## PROVIDED DATA
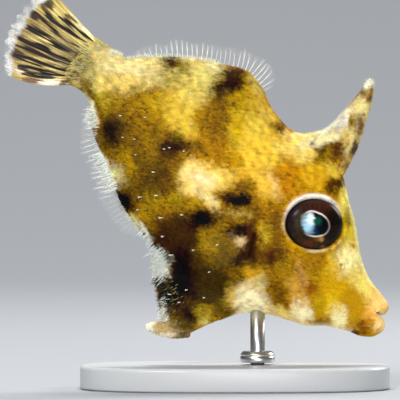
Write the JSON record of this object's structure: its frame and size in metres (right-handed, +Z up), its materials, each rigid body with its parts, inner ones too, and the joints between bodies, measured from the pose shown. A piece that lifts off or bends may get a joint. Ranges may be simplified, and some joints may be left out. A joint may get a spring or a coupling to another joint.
{
  "type": "aiptasia-eating filefish display model",
  "caption": "Life-size display model of a young mottled filefish swimming head down, with a spine on its brow, a skin flap under its belly and a fan tail, held by a rod on a flat base.",
  "frame": {"origin": "middle of the stand base's underside", "axes": "+X towards the fish's snout in plan, +Y to the fish's left, +Z up; the snout points 40 degrees down"},
  "size_m": [0.0425, 0.021, 0.0441],
  "materials": {
    "skin": "velvety mottled skin, golden yellow with olive brown blotches",
    "lips": "smooth peach-orange skin",
    "eyes": "wet dark brown iris and blue-green pupil",
    "spine": "rough bone under thin skin",
    "fins": "clear web with pale rays",
    "tail": "clear web with dark streaks",
    "stand": "satin pale grey",
    "rod": "brushed"
  },
  "bodies": {
    "root": {"head": "skin", "trunk": "skin", "tail_stalk": "skin", "ventral_flap": "skin", "upper_lip": "lips", "lower_lip": "lips", "eye_right": "eyes", "eye_left": "eyes", "dorsal_spine": "spine", "dorsal_spine_web": "fins", "pelvic_scales": "spine", "soft_dorsal_fin": "fins", "anal_fin": "fins", "pectoral_fin_right": "fins", "pectoral_fin_left": "fins", "tail_fin": "tail", "stand_base": "stand", "stand_rod": "rod", "stand_collar": "rod"}
  },
  "joints": []
}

## EXERCISE AIM
Reproduce each line of the material above precisely.

## COMPLETE ANSWER
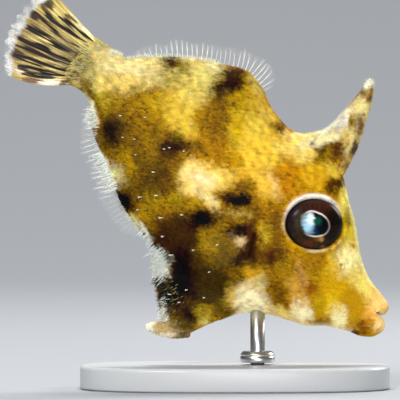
Write the JSON record of this object's structure: its frame and size in metres (right-handed, +Z up), its materials, each rigid body with its parts, inner ones too, and the joints between bodies, measured from the pose shown. A piece that lifts off or bends may get a joint. Ranges may be simplified, and some joints may be left out. A joint may get a spring or a coupling to another joint.
{
  "type": "aiptasia-eating filefish display model",
  "caption": "Life-size display model of a young mottled filefish swimming head down, with a spine on its brow, a skin flap under its belly and a fan tail, held by a rod on a flat base.",
  "frame": {"origin": "middle of the stand base's underside", "axes": "+X towards the fish's snout in plan, +Y to the fish's left, +Z up; the snout points 40 degrees down"},
  "size_m": [0.0425, 0.021, 0.0441],
  "materials": {
    "skin": "velvety mottled skin, golden yellow with olive brown blotches",
    "lips": "smooth peach-orange skin",
    "eyes": "wet dark brown iris and blue-green pupil",
    "spine": "rough bone under thin skin",
    "fins": "clear web with pale rays",
    "tail": "clear web with dark streaks",
    "stand": "satin pale grey",
    "rod": "brushed"
  },
  "bodies": {
    "root": {"head": "skin", "trunk": "skin", "tail_stalk": "skin", "ventral_flap": "skin", "upper_lip": "lips", "lower_lip": "lips", "eye_right": "eyes", "eye_left": "eyes", "dorsal_spine": "spine", "dorsal_spine_web": "fins", "pelvic_scales": "spine", "soft_dorsal_fin": "fins", "anal_fin": "fins", "pectoral_fin_right": "fins", "pectoral_fin_left": "fins", "tail_fin": "tail", "stand_base": "stand", "stand_rod": "rod", "stand_collar": "rod"}
  },
  "joints": []
}